Obamacare’s defenders argue that the law has worked well in most states and could be easily improved and fortified. They’re right. The core flaw of Obamacare is the subsidies are too low and the individual mandate is too weak. More subsidies, and some tweaks to the insurance regulations, would do the system a lot of good.
If Hillary Clinton had won the election, that’s likely what would have happened — if Democrats even went that far. The party was exhausted by the Affordable Care Act fight, and wanted to move on to other issues like universal pre-k. But if Republicans leave Obamacare gutted and the political arguments that led to it in ruins, there’s not going to be a constituency for rebuilding it when Democrats win back power.

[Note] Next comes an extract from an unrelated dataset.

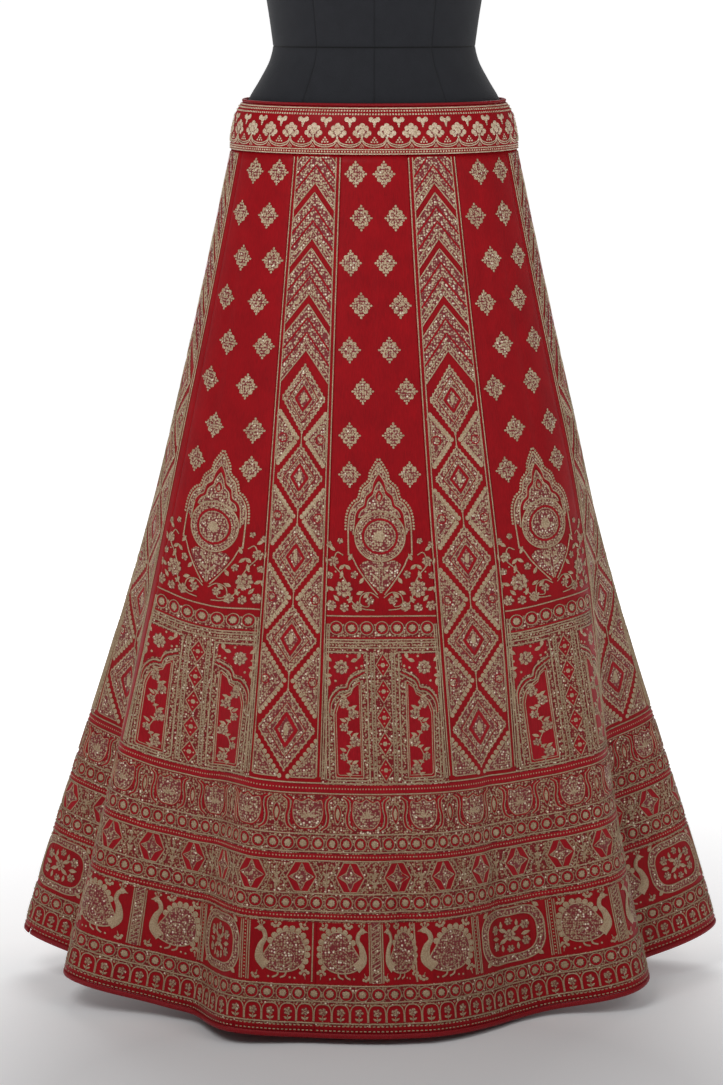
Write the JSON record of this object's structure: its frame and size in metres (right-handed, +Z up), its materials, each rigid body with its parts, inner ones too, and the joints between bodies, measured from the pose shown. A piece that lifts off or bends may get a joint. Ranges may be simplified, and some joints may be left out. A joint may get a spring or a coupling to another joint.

Instead, they’ll pass what many of them wanted to pass in the first place: a heavily subsidized buy-in program for Medicare or Medicaid, funded by a tax increase on the rich. A policy like that would fit smoothly through the 51-vote reconciliation process, and it will satisfy an angry party seeking the fastest, most defensible path to restoring the Affordable Care Act’s coverage gains.
This is a very different vision than the Affordable Care Act ultimately offered. The Obama administration’s hope with their law was to create private insurance marketplaces that eventually became the coverage option of choice for most Americans. Democrats' hope with a program based on Medicare buy-in would be that Medicare becomes the coverage option of choice for most Americans. It might not be full single-payer, but it’s a lot closer than where Obamacare was headed.

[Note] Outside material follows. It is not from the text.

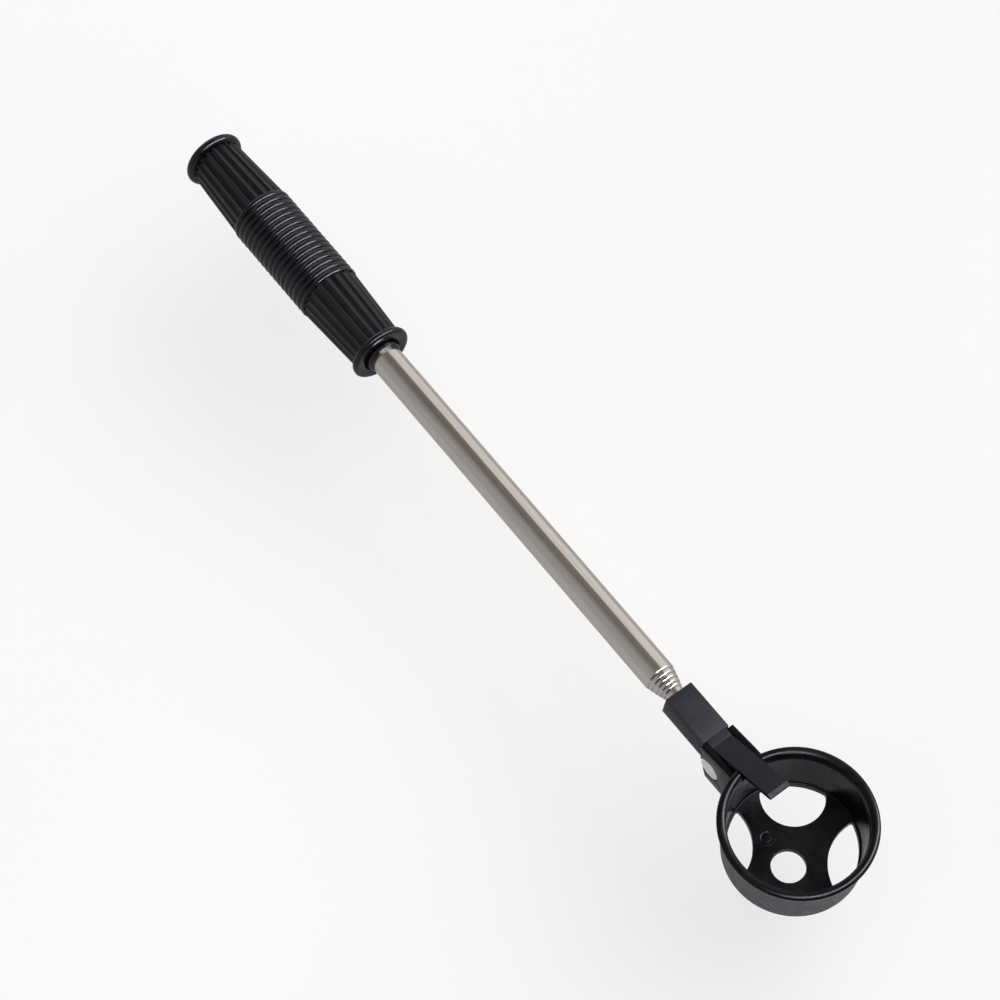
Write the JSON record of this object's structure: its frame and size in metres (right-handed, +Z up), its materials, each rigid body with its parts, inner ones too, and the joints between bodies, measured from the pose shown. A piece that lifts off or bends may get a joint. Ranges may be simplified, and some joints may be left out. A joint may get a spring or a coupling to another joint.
{
  "type": "golf ball retriever",
  "caption": "Telescopic golf ball retriever, collapsed: ribbed grip, nested steel tubes, and a hinged cup with floor windows under a latch finger.",
  "frame": {"origin": "on the surface it lies on, under the middle of its length, on the shaft's centre plane", "axes": "+X along the shaft from the butt to the cup, +Y to the left looking that way, +Z up out of the cup's mouth"},
  "size_m": [0.39, 0.0568, 0.0318],
  "materials": {
    "grip_plastic": "satin",
    "collar_plastic": "gloss",
    "nylon": "matte",
    "stainless": "brushed",
    "head_plastic": "matte",
    "rivet_steel": "satin",
    "spring_steel": "satin"
  },
  "bodies": {
    "handle": {"grip": "grip_plastic", "end_cap": "grip_plastic", "front_collar": "collar_plastic", "rear_bush": "nylon", "tube_1": "stainless", "tube_stop_plug": "nylon"},
    "section_2": {"tube_2": "stainless", "slide_bush_2": "nylon"},
    "section_3": {"tube_3": "stainless", "slide_bush_3": "nylon"},
    "section_4": {"tube_4": "stainless", "slide_bush_4": "nylon"},
    "section_5": {"tube_5": "stainless", "slide_bush_5": "nylon"},
    "head": {"tube_6": "stainless", "slide_bush_6": "nylon", "head_block": "head_plastic", "socket_pin": "rivet_steel", "torsion_spring": "spring_steel"},
    "ball_cup": {"cup": "head_plastic", "hinge_pin": "rivet_steel", "pin_clip": "rivet_steel"}
  },
  "joints": [
    {"name": "slide_2", "type": "slide", "parent": "handle", "child": "section_2", "axis": [1, 0, 0], "range_m": [0, 0.235]},
    {"name": "slide_3", "type": "slide", "parent": "section_2", "child": "section_3", "axis": [1, 0, 0], "range_m": [0, 0.23]},
    {"name": "slide_4", "type": "slide", "parent": "section_3", "child": "section_4", "axis": [1, 0, 0], "range_m": [0, 0.225]},
    {"name": "slide_5", "type": "slide", "parent": "section_4", "child": "section_5", "axis": [1, 0, 0], "range_m": [0, 0.22]},
    {"name": "slide_6", "type": "slide", "parent": "section_5", "child": "head", "axis": [1, 0, 0], "range_m": [0, 0.215]},
    {"name": "cup_hinge", "type": "hinge", "parent": "head", "child": "ball_cup", "pos_m": [0.12825, 0, 0.0083], "axis": [0, 1, 0], "range_deg": [0, 45], "stiffness_Nm_per_rad": 0.05, "springref_deg": -34.38, "deforming": ["torsion_spring"]}
  ]
}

The Republican position on health care is unsustainable
One thing we have learned during the Republican Party’s repeal-and-replace process is the true bottom line of GOP health policy, and it’s this: Money currently being spent to buy insurance for the poor should be redirected to tax cuts for the rich. That is, at its core, what the American Health Care Act does — it moves $600 billion from insurance subsidies to tax cuts — and there’s no sign the Senate bill will be different on this score.
The problem is this is a horrifically unpopular health policy. A Quinnipiac University poll released Thursday found only 20 percent of voters approve of the Republican bill. Republicans might be able to pass this proposal, but they can’t protect it afterward. There’s a reason the Senate health bill is being written in a closed-door process with no planned public hearings or serious debate. The hope is to finish it fast and move on forever, as the GOP knows defending it publicly is a losing proposition.
Republicans control the House, the Senate, and the presidency. No one can stop them from passing a bad health care bill if they want to. But they should think carefully about what is likely to come next. Tens of millions of people losing insurance, and they’re to blame. A radicalized Democratic Party with a discredited moderate wing. The end of the assumption that a hybrid public-private model will fare better in America than a government-run system. And all this amid a presumption that sweeping health reform should be done, from the start, in the 51-vote reconciliation process, where expanding government programs is easier than regulating private insurance markets.
Mitch McConnell may prove the best friend “Medicare for all” ever had.